The scan takes into account the fact that everyone is different and can contribute their own qualities to the organisation and its transformation. To get a complete picture, the scan measures various dimensions of someone’s change potential.
First, the preference for change: do you prefer professional growth, or more personal development? Second, the mental flexibility: which hemisphere is dominant, your rational left hemisphere or your creative right hemisphere? Third, the growth curve: how do you deal with the different stages of a change process?
On the basis of these parameters, an overall picture is then compiled that shows how someone can best transform himself: which approach to change suits someone best?
By combining the change results of individual employees, in the next step the scan also creates this insight at team and organisational level: which change characteristics are dominant within the teams and the organisation? Once this is clear it becomes very easy to choose the right change path.
Know where you begin
In this way, you know exactly where you stand before you start the transformation. Based on this, a change plan can then be drawn up that fits in with the current organisation and the potential it holds.
For example, the scan may reveal that the goal you had in mind was far too ambitious: you cannot expect a thoroughly bureaucratic organisation to suddenly become self-managing. Based on the results of the scan, a new, more realistic goal can be formulated. For example, a more results-oriented organisation may be within reach.
Moreover, the scan not only tells you which goal is feasible for you or your organisation, but also what is the best way to get there. It shows which change style – step by step, transitional or transformational – has the most chance of success and which employees can best take a leading role in the change.
Providing insight into the organisation’s potential for change is such a logical first step that it is hard to imagine that most change projects skip it. They simply start without knowing whether and how the goal can be achieved. Then, a year later, people complain that the results are so disappointing.
From the existing to the new
The pitfall they fall into should be clear by now: organisations know that transformation is the new normal, but do not act accordingly. They apply the usual methods to something fundamentally new.
This is perhaps most obvious in the way the transformation is managed. Because the managers are in charge of the organisation, they are automatically in charge of the change process. But managers traditionally focus precisely on managing the existing, not on creating something new. The fact that you are good at keeping the store running does not at all mean that you are also good at leading a transformation.
How different is it when you measure in advance which employees are best suited for that? Then you are already ahead before you have started. If you have also determined whether the change goal is achievable and which change style suits your organisation best, that never-ending sailing race is suddenly no longer so terrifying.
Of course, the ongoing transformation facing the 21st century organisation remains challenging.

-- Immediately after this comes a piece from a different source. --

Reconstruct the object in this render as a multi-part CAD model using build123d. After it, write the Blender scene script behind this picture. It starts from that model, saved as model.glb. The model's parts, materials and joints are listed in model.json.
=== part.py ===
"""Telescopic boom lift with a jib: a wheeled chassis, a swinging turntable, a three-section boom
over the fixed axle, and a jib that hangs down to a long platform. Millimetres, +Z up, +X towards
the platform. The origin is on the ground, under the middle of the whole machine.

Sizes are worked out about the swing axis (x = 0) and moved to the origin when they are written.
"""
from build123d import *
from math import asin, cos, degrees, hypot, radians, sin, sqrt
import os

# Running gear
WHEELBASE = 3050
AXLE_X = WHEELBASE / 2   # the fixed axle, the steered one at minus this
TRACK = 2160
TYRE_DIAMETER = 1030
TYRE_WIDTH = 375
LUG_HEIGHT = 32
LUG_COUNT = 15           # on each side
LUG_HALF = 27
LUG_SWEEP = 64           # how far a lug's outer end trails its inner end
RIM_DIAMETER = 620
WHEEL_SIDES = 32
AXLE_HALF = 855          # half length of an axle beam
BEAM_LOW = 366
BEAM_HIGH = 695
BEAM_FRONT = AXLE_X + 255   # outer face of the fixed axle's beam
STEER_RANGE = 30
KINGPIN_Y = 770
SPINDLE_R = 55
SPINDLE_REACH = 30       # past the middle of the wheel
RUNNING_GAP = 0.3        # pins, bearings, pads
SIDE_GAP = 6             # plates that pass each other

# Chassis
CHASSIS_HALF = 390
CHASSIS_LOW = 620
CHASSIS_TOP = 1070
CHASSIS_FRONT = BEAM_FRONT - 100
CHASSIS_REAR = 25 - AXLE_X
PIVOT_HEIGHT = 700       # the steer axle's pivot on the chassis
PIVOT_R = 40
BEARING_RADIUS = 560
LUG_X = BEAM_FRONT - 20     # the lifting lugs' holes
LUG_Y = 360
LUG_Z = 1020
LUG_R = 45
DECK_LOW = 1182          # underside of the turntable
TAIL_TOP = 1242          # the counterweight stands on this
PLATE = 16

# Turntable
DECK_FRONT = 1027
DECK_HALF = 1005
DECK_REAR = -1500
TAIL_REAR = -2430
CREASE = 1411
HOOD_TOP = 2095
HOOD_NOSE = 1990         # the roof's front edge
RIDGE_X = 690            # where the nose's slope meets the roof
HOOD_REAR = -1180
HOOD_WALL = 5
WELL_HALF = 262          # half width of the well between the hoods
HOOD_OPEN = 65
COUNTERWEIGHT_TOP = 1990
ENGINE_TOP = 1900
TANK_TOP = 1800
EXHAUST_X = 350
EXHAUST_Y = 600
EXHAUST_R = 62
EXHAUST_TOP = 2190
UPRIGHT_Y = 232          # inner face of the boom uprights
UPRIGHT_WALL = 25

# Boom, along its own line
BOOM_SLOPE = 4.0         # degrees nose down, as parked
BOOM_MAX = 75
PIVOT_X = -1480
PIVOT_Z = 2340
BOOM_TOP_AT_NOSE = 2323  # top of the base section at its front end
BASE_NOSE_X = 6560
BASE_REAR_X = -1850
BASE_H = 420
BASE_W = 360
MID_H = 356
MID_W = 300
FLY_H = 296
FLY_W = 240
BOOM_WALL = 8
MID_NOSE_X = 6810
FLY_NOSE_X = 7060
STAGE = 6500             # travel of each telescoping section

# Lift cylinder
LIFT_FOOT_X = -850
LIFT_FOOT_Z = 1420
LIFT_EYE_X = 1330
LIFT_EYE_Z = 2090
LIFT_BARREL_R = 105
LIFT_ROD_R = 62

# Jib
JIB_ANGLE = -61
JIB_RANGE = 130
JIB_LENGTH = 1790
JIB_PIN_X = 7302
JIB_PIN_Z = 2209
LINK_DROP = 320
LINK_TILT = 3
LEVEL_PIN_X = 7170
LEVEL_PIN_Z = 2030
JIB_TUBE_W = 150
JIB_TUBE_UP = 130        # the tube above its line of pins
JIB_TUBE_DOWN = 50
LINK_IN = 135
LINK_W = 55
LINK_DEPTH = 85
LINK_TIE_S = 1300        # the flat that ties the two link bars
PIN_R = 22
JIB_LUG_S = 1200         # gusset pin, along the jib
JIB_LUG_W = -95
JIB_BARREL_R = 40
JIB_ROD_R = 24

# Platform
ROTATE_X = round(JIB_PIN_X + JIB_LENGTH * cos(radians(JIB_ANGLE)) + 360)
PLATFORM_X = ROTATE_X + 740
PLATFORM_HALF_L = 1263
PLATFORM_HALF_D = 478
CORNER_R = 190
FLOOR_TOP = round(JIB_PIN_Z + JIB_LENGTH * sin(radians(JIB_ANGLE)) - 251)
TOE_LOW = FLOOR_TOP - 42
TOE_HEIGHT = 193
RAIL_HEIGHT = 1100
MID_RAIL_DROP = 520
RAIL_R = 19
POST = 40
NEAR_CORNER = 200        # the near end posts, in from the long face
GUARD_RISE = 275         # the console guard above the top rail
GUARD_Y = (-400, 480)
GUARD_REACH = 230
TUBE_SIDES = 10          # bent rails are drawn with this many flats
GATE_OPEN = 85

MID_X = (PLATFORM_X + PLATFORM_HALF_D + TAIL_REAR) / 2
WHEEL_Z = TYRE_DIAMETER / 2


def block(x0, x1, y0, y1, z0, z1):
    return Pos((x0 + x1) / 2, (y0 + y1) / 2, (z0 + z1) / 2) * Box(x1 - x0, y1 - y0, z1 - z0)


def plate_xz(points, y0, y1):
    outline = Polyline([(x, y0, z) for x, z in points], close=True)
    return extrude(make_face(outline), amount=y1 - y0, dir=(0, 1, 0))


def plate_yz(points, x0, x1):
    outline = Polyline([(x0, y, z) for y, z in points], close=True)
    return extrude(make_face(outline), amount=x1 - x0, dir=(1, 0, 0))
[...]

In fact, many will find it an impossible task – not everyone is cut out for an endless sailing race.
The great thing is that they don’t have to. That’s the point of the People Change Scan: it identifies the people in your organisation who are up for the challenge – who want to get into the boat and have the skills to win the race.
This does not mean that the rest will be left behind forever – the new business model or product must ultimately be supported by the entire organisation. Before the other employees move to the new situation, however, the path has already been mapped out by the pioneers.
For the group of followers, the transformation has in fact become a transitional change: the final goal and the route are fixed. And while they arrive at that final goal, the group of pioneers is already starting the next transformation. Because the cliché is still true: change is the only constant. But for organisations that know their power to change, this is no longer a problem; it is a fact that they use to their advantage.